Composer John Cage, whose music of chance occurrences and found sounds perfectly suited Rauschenberg's personality, was also a member of the Black Mountain faculty. The "white paintings" produced by Rauschenberg at Black Mountain in 1951, while they contain no images at all, are said to be so exceptionally blank and reflective that their surfaces respond and change in sympathy with the ambient conditions in which they are shown, "so you could almost tell how many people are in the room," as Rauschenberg once commented. The White Paintings are said to have directly influenced Cage in the composition of his completely "silent" piece titled 4'33" the following year.
In 1952 Rauschenberg began his series of "Black Paintings" and "Red Paintings," in which large, expressionistically brushed areas of color were combined with collage and found objects attached to the canvas. These so-called "Combine Paintings" ultimately came to include such heretofore un-painterly objects as a stuffed goat and the artist's own bed quilt, breaking down traditional boundaries between painting and sculpture, reportedly prompting one Abstract Expressionist painter to remark, "If this is Modern Art, then I quit!" Rauschenberg's Combines provided inspiration for a generation of artists seeking alternatives to traditional artistic media.
Rauschenberg's approach was sometimes called "Neo-Dada," a label he shared with the painter and close friend, Jasper Johns. Rauschenberg's oft-repeated quote that he wanted to work "in the gap between art and life" suggested a questioning of the distinction between art objects and everyday objects, reminiscent of the issues raised by the notorious "Fountain" of Dada pioneer Marcel Duchamp. At the same time, Johns' paintings of numerals, flags, and the like, were reprising Duchamp's message of the role of the observer in creating art's meaning.
Alternatively, in 1961, Rauschenberg took a step in what could be considered the opposite direction by championing the role of creator in creating art's meaning. Rauschenberg was invited to participate in an exhibition at the Galerie Iris Clert, where artists were to create and display a portrait of the owner, Iris Clert. Rauschenberg's submission consisted of a telegram sent to the gallery declaring "This is a portrait of Iris Clert if I say so."
By 1962, Rauschenberg's paintings were beginning to incorporate not only found objects but found images as well - photographs transferred to the canvas by means of the silkscreen process.
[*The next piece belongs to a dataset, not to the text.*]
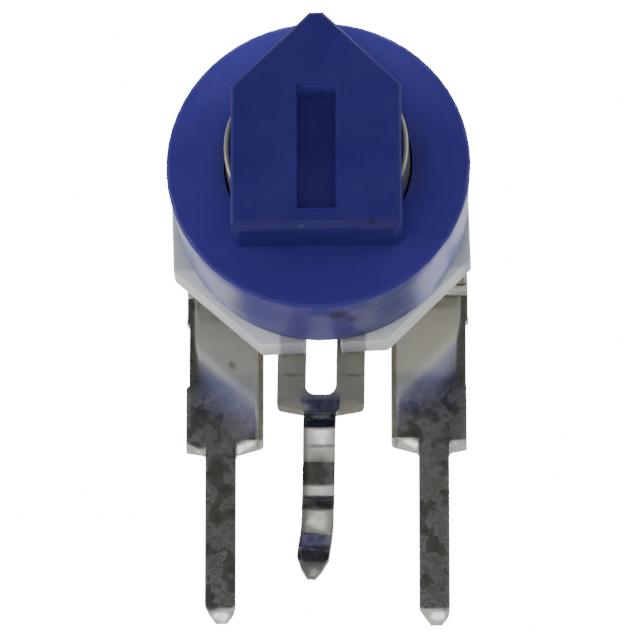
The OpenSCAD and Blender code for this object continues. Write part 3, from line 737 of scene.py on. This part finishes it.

Previously used only in commercial applications, silkscreen allowed Rauschenberg to address the multiple reproducibility of images, and the consequent flattening of experience that that implies. In this respect, his work is contemporaneous with that of Andy Warhol, and both Rauschenberg and Johns are frequently cited as important forerunners of American Pop Art.
In 1966, Billy Klüver and Rauschenberg officially launched Experiments in Art and Technology (E.A.T.) a non-profit organization established to promote collaborations between artists and engineers.
In addition to painting and sculpture, Rauschenberg's long career has also included significant contributions to printmaking and Performance Art. He also won a Grammy Award for his album design of the Talking Heads album Speaking in Tongues. As of 2003 he worked from his home and studio in Captiva, Florida.
On May 9, 2006 at Christie's in New York City, a work of art by Robert Rauschenberg titled "Cage," dedicated to John Cage, sold for $1,360,000, a record for a Rauschenberg piece on paper.